The optimization problem for linear regression is to find the line that best fits the data while minimizing error. 

Equation: $\min_\beta || Y -X\beta ||^2$

Q6: How do we derive the closed form solution to the optimization problem? Describe the procedure. Derive the closed form solution step by step. (Written Response and equations.)

To find the closed form solution to the optimization problem we have to:
1. Take the gradient of the loss with respect to the model parameters. 
2. Set the gradient equal to zero. Find the value for the model parameter such that the gradient is equal to zero.

Q7: Implement the closed form solution. (Code Required)

In [12]:
import numpy as np

# augment X matrix with a ones column
tildeX = np.c_[np.ones((datX.shape[0], 1)), datX]  

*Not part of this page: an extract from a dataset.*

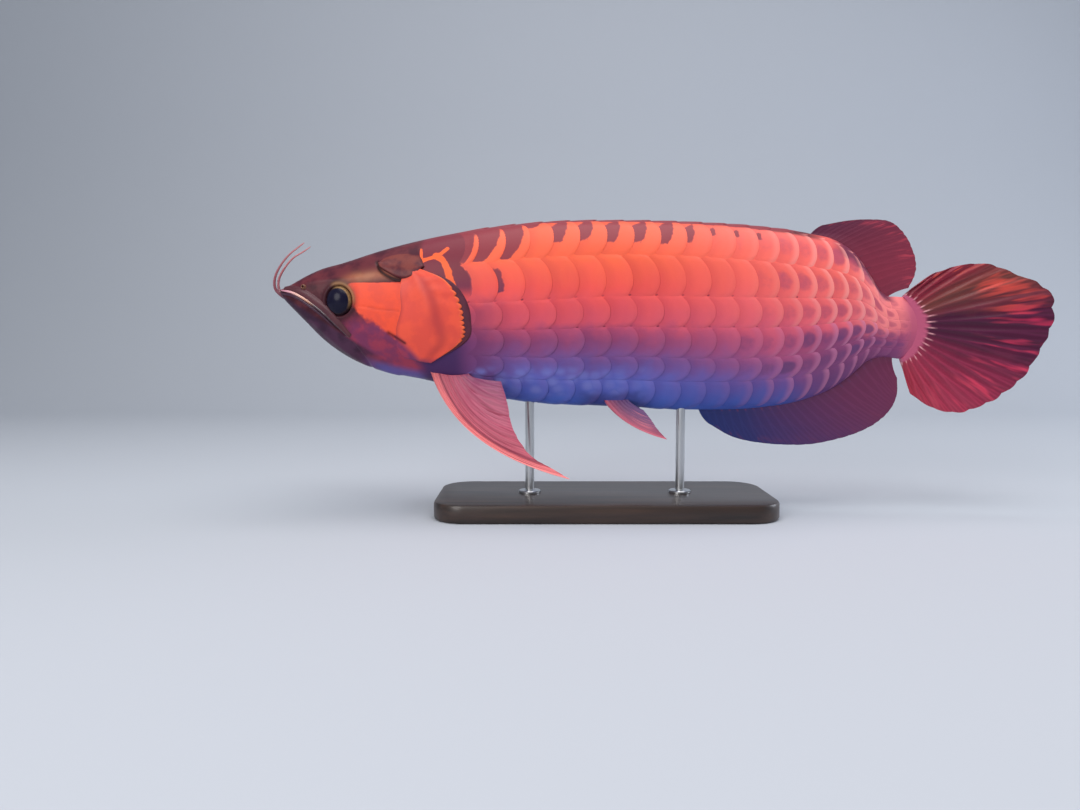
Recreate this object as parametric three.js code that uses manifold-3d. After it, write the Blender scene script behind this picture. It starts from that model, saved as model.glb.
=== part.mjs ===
// A life-size display model of an Asian arowana in its red form, swimming level with folded-back fins.
// Millimetres, +Z up, head towards -X. The fish is modelled in its own frame, with x = 0 at the tip of
// the closed mouth and z = 0 on the long axis of the body, and is then set on a flat stand with two rods.
import * as THREE from "three";
import { mergeVertices } from "three/addons/utils/BufferGeometryUtils.js";
import Module from "manifold-3d";

const wasm = await Module();
wasm.setup();
const { lerp, clamp, smoothstep } = THREE.MathUtils;

// Driving dimensions
const AXIS_HEIGHT = 150;
const SEAM = 0.35;
const BASE_THICK = 14;
const HEAD_END = 116;

// The body's outline and girth at stations from the mouth to the root of the tail fin: distance x, top
// and bottom of the outline, half width, how far down the widest level is, and how square the upper and
// lower halves of the cross-section are.
const STATIONS = [
  { x: 0, top: 22.2, bottom: 19, half: 3, widest: 0.5, squareTop: 2.2, squareBottom: 2.2 },
  { x: 2, top: 23, bottom: 16.4, half: 6.4, widest: 0.5, squareTop: 2.3, squareBottom: 2.2 },
  { x: 6, top: 24.6, bottom: 11.6, half: 9.6, widest: 0.5, squareTop: 2.5, squareBottom: 2.2 },
  { x: 12, top: 27.6, bottom: 5.4, half: 12.4, widest: 0.5, squareTop: 2.7, squareBottom: 2.2 },
  { x: 20, top: 32, bottom: -3, half: 15, widest: 0.48, squareTop: 2.8, squareBottom: 2.1 },
  { x: 32, top: 37.4, bottom: -15.4, half: 18, widest: 0.46, squareTop: 2.9, squareBottom: 2 },
  { x: 50, top: 42.5, bottom: -28.6, half: 21.6, widest: 0.46, squareTop: 2.9, squareBottom: 2 },
  { x: 80, top: 52, bottom: -40.6, half: 26, widest: 0.47, squareTop: 2.8, squareBottom: 2 },
  { x: 112, top: 60.2, bottom: -47.4, half: 29, widest: 0.47, squareTop: 2.6, squareBottom: 2 },
  { x: 150, top: 67.4, bottom: -57.6, half: 31.6, widest: 0.45, squareTop: 2.5, squareBottom: 1.9 },
  { x: 200, top: 73.2, bottom: -65, half: 33, widest: 0.43, squareTop: 2.4, squareBottom: 1.75 },
  { x: 260, top: 74.6, bottom: -67.4, half: 33, widest: 0.42, squareTop: 2.4, squareBottom: 1.65 },
  { x: 320, top: 73.3, bottom: -70.6, half: 31, widest: 0.43, squareTop: 2.3, squareBottom: 1.6 },
  { x: 370, top: 70, bottom: -69.2, half: 26.5, widest: 0.45, squareTop: 2.2, squareBottom: 1.65 },
  { x: 405, top: 65.4, bottom: -63, half: 20.8, widest: 0.47, squareTop: 2.1, squareBottom: 1.8 },
  { x: 430, top: 58.4, bottom: -52.4, half: 15.6, widest: 0.5, squareTop: 2, squareBottom: 1.9 },
  { x: 444, top: 48, bottom: -41.8, half: 12.6, widest: 0.5, squareTop: 2, squareBottom: 2 },
  { x: 454, top: 34, bottom: -32.8, half: 10.6, widest: 0.5, squareTop: 2, squareBottom: 2 },
  { x: 464, top: 19.6, bottom: -29.6, half: 8.6, widest: 0.5, squareTop: 2.1, squareBottom: 2.1 },
  { x: 476, top: 17, bottom: -30.6, half: 6.4, widest: 0.5, squareTop: 2.3, squareBottom: 2.3 },
  { x: 500, top: 19.6, bottom: -34.6, half: 3, widest: 0.5, squareTop: 2.6, squareBottom: 2.6 },
];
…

# Apply the closed form solution to estimate coefficients
beta_closed_form = np.linalg.inv(tildeX.T @ tildeX) @ tildeX.T @ datY

# Extract intercept and coefficients
intercept_closed_form = beta_closed_form[0]
coefficients_closed_form = beta_closed_form[1:]

print("Closed-form solution intercept:", intercept_closed_form)
print("Closed-form solution coefficients:", coefficients_closed_form)

Closed-form solution intercept: 0.027279474080975114
Closed-form solution coefficients: [ 0.99507555  0.49232657 -0.0131667 ]


Q8: Run your code on the simulated dataset. Do you get the same answer as scikit-learn?

(Bonus) Q9: Alternatively, we can perform linear regression by running gradient descent to solve the optimization problem. Your task is to implement the gradient descent procedure and check your answers. (Code Required)